I have been wrestling with these issues myself. I tried my Pass X-150 with my P300 along with my CD player and preamp. The X-150 is spec’d to draw 200 watts at idle and up to 600 peak. The two front-end components draw no more than 30 watts apiece. PS Audio said that the Pass probably would not work with the P300, but that I could go ahead and try it—no harm would come, the P300 would just shut down. (Nelson Pass also said "no harm.") As you know, the Power Plants give a reading of how much power they are being asked to deliver. So with these three components connected, the P300 reads that it is delivering 190 watts (how can that be?). Now, it runs very, very hot with the Pass plugged in (I would need to purchase the add-on fan), but it works and it sounds mighty impressive. The top end cleans up and opens up like nobody’s business. However, my feeling is that there is some dynamic compression, which makes sense: the amp can’t get all it needs. The P600 might be much better. So I think PS Audio is overly conservative in their advice about what you need and their warnings that the P300 is not for anything but the most modest power amps. I also think there is a lot of bad information floating around about the Power Plants (not from PS Audio). For example, some of the reviews have said that the unit draws 300 watts from the wall all the time, which is not true. I’m not sure how much it does draw, but it depends on what’s plugged into it. This is a big concern to me. I like to leave my CD and preamp on all the time, but not if they are drawing a lot of power. By the way, I am currently not running the P300 with the Pass amp. I’m not sure I want to add a fan to deal with the heat (I hate mechanical noise near the system) and the heat was making me nervous, though the 190 watt reading suggests that everything is okay. Dan Rubin.

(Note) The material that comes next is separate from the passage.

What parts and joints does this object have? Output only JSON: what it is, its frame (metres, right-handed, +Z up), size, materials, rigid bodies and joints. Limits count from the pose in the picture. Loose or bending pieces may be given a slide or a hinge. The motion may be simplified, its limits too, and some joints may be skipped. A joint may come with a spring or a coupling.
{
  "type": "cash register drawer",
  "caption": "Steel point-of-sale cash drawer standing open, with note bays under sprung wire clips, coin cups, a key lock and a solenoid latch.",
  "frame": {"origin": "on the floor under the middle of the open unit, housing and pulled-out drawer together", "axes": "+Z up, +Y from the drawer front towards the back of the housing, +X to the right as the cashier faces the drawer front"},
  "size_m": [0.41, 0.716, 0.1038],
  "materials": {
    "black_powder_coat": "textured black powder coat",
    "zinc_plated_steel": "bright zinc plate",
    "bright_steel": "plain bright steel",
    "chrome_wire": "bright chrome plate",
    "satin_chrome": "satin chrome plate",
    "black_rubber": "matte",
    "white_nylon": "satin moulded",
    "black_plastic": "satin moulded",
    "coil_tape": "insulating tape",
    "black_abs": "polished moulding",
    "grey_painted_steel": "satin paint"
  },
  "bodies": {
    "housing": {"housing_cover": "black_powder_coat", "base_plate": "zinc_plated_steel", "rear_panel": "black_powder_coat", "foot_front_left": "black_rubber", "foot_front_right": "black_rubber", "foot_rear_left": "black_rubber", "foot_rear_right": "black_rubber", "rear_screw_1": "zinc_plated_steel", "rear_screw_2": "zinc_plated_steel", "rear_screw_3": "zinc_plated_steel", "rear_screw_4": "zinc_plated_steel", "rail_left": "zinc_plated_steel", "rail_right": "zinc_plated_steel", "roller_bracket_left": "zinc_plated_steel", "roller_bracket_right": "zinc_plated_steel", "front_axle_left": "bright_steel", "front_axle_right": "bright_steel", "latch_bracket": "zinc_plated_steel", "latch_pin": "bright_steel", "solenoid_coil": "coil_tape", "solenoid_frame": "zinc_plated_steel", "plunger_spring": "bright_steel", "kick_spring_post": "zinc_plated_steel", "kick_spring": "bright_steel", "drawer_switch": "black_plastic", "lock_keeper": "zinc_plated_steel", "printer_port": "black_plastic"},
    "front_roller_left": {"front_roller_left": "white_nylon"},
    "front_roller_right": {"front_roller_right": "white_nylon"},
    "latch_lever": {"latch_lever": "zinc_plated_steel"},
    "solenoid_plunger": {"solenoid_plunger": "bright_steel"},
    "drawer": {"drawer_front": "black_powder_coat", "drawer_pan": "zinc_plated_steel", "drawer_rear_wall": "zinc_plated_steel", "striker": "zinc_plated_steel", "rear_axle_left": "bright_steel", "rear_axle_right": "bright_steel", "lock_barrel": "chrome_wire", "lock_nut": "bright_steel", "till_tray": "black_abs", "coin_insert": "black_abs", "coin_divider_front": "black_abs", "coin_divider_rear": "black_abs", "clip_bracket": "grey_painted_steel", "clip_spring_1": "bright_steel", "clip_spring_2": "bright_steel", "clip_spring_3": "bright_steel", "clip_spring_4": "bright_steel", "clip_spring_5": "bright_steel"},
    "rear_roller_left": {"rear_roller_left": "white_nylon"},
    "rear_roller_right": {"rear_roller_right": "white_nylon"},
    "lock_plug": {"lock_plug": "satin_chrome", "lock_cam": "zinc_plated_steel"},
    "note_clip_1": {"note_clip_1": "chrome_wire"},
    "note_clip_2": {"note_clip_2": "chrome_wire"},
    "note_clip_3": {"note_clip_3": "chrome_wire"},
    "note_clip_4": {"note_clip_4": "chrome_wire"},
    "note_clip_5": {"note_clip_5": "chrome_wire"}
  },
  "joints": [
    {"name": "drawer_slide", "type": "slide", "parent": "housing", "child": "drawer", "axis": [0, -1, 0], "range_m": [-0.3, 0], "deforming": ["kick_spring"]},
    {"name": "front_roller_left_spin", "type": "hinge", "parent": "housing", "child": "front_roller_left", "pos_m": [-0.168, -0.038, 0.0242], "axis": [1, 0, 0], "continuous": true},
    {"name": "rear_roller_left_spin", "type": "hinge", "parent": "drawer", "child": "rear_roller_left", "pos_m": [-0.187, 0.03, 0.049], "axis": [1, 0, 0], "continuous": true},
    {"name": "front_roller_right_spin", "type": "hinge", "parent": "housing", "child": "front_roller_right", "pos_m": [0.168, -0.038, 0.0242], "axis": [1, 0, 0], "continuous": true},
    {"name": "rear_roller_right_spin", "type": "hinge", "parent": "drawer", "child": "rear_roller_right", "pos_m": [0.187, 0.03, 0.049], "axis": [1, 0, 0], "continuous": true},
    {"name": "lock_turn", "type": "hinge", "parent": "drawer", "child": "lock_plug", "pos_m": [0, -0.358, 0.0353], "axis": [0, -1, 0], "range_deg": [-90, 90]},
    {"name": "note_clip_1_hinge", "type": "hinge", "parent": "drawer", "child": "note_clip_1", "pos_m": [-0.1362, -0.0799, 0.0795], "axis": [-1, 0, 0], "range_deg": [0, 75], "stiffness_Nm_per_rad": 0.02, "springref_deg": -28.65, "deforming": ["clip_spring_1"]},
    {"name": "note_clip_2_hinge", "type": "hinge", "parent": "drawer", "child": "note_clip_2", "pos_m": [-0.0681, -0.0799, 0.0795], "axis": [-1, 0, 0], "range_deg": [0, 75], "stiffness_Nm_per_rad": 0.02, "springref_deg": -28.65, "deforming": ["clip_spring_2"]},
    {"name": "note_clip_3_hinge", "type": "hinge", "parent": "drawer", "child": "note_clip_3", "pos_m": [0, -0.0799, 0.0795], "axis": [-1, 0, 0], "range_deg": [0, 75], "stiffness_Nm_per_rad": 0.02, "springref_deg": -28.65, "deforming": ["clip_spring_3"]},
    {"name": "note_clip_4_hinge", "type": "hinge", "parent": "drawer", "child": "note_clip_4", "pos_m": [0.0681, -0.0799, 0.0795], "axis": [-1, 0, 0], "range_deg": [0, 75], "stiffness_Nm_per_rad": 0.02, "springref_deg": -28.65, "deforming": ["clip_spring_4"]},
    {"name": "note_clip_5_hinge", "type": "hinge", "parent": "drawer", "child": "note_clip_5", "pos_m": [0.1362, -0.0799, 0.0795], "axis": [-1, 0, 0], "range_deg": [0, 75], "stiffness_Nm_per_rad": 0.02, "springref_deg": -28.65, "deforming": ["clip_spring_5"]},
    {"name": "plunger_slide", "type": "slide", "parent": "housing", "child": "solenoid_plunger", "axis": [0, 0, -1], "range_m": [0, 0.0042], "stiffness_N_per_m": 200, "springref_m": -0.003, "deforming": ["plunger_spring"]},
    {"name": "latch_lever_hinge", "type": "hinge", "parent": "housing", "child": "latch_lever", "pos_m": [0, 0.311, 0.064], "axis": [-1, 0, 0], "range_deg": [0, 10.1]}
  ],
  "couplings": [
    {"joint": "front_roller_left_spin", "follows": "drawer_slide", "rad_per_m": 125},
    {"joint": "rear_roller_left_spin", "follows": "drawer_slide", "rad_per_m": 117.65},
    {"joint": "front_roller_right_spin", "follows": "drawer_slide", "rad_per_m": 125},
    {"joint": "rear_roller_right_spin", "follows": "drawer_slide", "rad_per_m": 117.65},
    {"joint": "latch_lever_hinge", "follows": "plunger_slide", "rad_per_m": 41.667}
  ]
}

I had my NAD T770 receiver (5 x 70 watts) and a Sony SCD-777ES SACD plugged into the p300. Speakers were 6/8 ohms. When listening to 2 channel sources there was no problem. I drew up to 190 watts. It was volume dependent and would be speaker dependent (4 ohm speakers require more watts). I used this set-up until my Bel Canto EVo 200.2 digital amp (120 watts/ch) was shipped. With the SACD and the digital amp plugged in using 6/4 ohm speakers, the p300 idles at 90 watts but draws up to 150 watts when there is alot of low output bass in the music. BTW - Digital T amps tend to be 90% efficient as compared to linear amps which are more like 40 - 50% efficient (class A vs class A/B).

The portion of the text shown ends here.